▸ Written instruction: How many of the lines below hold the word "this"? Answer only with the number.

Modeling code records:

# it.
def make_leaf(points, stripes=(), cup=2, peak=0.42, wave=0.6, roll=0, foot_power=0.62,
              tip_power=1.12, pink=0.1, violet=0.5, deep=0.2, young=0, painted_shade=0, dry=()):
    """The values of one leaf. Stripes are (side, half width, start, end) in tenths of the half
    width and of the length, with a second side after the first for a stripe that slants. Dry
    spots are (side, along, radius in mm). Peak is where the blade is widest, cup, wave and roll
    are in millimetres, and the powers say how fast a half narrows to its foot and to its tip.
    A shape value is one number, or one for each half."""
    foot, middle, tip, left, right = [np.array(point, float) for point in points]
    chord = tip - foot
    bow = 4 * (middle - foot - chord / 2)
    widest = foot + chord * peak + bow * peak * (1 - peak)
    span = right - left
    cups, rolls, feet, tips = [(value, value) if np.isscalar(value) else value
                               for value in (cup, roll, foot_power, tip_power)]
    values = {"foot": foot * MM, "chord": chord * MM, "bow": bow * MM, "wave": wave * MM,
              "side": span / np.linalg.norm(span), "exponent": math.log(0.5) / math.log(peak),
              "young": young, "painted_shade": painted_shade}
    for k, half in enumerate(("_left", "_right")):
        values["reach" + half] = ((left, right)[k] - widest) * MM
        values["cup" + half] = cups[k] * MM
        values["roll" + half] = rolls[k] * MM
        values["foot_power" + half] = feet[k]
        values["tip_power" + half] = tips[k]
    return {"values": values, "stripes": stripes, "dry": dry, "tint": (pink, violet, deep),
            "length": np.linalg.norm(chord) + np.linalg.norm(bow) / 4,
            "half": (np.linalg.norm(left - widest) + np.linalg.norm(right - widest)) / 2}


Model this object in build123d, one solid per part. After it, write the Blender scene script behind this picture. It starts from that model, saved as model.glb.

▸ Written answer: 1